Gatsby, you see, dreams of belonging, of being a part of the moment, of whatever it meant to be American in the 20s, and he longs for Daisy. Gatsby famously wants to repeat the past, and he never gives up hope even though he had to know such a task was made impossible by the very nature of time. Menshiki dreams and hopes for a happy relationship with his daughter even when he knows this cannot be. Watanabe dreams of a life with Naoko when everyone and everything tells him this isn’t possible.
The common thread that binds Gatsby to Menshiki and Watanabe, and Fitzgerald to Murakami is simple: the inherent hope of dreaming.
The American Dream should be different now than it was a hundred years ago, and we need to recognize that the old standards no longer hold true. Perhaps we must abandon the idea of a unified American Dream entirely and revel in each unique, individual American Dream as it is invented.

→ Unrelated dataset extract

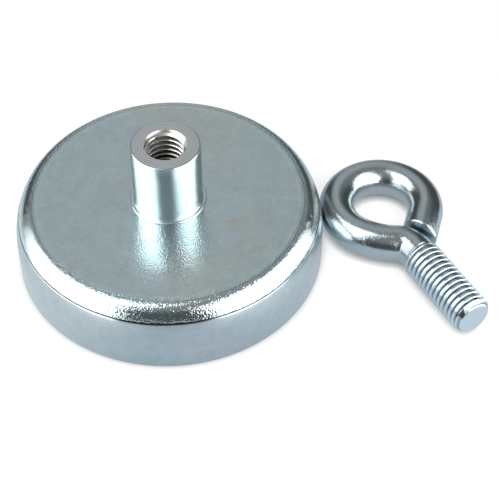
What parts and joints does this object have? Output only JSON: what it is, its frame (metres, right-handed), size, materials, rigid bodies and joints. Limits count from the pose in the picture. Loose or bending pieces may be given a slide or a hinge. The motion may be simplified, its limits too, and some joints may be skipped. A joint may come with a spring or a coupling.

I write this as a middle-class white man who has had the privilege of living a life free of discrimination and the luxury of thinking this was the way things are. Just as the Black Lives Matter movement has prompted me to examine my own privilege, it should be prompting all of us to examine the movement as an embodiment of the American Dream. The movement seeks racial equality, to belong somewhere comfortably and without fear. If that isn’t at the heart of the American Dream, then we have to question whether or not the dream is even worth pursuit.
Our national identity cannot be what it was, and we should be willing to lay it to rest and move on to what comes next. I do not think it is possible at the moment to define that identity; it may not be possible for years. Perhaps like history, we need time and distance from the moment to understand who we will become, and the stories we create along the way will become a cultural treasure map to this hindsight. Just as our future identity will hopefully be one of cultural acceptance and equality, we must also be open to the idea that the author of the next Great American Novel may not even be American.
All of this, of course, is easier said than done. Change is never easy, but it is possible. We can dream, and we can hope.
Hope is the common thread of Murakami and Fitzgerald, and it is the essence of whatever shape the American Dream and the Great American Novel will eventually take. The shape of the dream, after all, isn’t what is important. It is the act of dreaming that matters because so long as there is a dream, there is the hope of it coming true.